1A. Simple food processor method (the easiest for a novice to master): Put the steel blade of the food processor in the freezer for 5 minutes, then insert it into the work bowl of the machine, add the flour and salt, and pulse to sift. Add the butter and lard and pulse until the fat is cut into the flour and the mixture is the texture of coarse, damp meal with little lumps of butter the size of very small peas. Add the ice water a little at a time, starting with ¼ cup, pulsing between additions until the pastry is just holding together but still a little crumbly.

1B. The hand blending method: Put the flour and salt in a mixing bowl and whisk to blend them. Add the butter and lard to the bowl and, using a pastry blender, cut them into the flour until the texture of the mixture is like coarse, damp meal with little lumps of butter the size of very small peas. Gradually stir in enough ice water, starting with ¼ cup and adding more by tablespoons as needed until the pastry is just holding together but still slightly crumbly.

2. Now lightly dust a wooden, marble, or plastic laminate work surface with flour and turn the pastry out of the work bowl onto it. Gather the dough into a loose ball and, with the heel of your hand, press and it away from you, smearing it across the work surface. Fold and repeat this 2-3 times until the dough is uniform, dusting lightly with flour as needed. It should be cohesive but not elastic, malleable but not sticky. Gather the pastry into a ball, cover with plastic wrap, and chill at least 20 minutes. You may make it up to four days ahead.

3. When you’re ready to roll out the pastry, let it sit at room temperature until it is just softened enough to handle but still cool to the touch.

4. To roll out the pastry: the really key thing is to keep the pastry cool, but not so cold that it won’t roll, and to remember that what you are actually doing is slowly flattening the dough rather like a steamroller on the highway. You should never stretch it (and if you suspect that you have done just that, lay it on a baking sheet and refrigerate it for 20 minutes or so to let it relax again). The reason you want to gradually flatten and not stretch is because stretching activates the glutens, which chain together and become like little rubber bands within your pastry: when they’re stretched, they’ll snap back to their original shape. That’s why pastry sometimes seems to “shrink” in the oven. Lightly flour a work surface (any of the ones above or a pastry cloth), rub flour on your rolling pin (or lightly dust the dough with flour) and, working from the center, slowly flatten it to a disk of the thickness called for in the recipe, turning the pin regularly to flatten it evenly in all directions. The standard thickness for most pie shells is 1/8-inch.
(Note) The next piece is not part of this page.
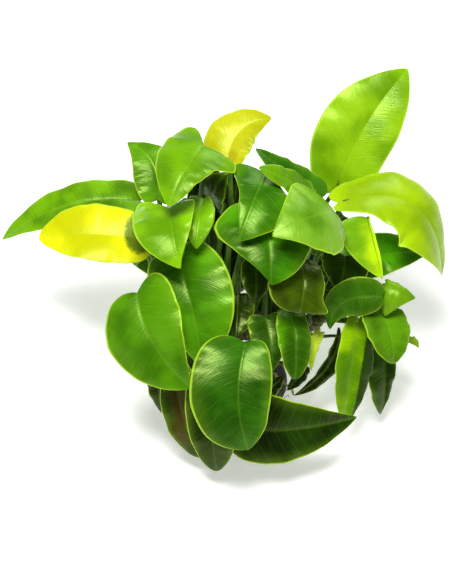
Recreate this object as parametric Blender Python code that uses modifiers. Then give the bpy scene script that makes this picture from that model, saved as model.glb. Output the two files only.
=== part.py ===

5. To transfer and trim it: dust with flour, brush off the excess, and fold the dough in half, and then in half again. You’ll have a point at one end. Lay this point on the center of your dish or pan and gently unfold the dough, never letting it stretch, but allowing it to fall into the dish. Gently lift the edges and let it fall into the edges of the bottom of the dish, gently pressing (again without stretching) the dough into the crevice. Then lay the dough against the side and over the top. You can fold over the excess and crimp it, but I find that the easiest way to make a pie look special, and insure that you don’t stretch the edges in shaping them, is to cut off the excess dough with a sharp pair of kitchen scissors, then cut little decorative shapes from the excess dough—leaves, mini stars, etc. Brush the edge of the pastry with cold water, then lay the decorative cuts over them. Voila. It will look as if a professional pastry cook made your piecrust.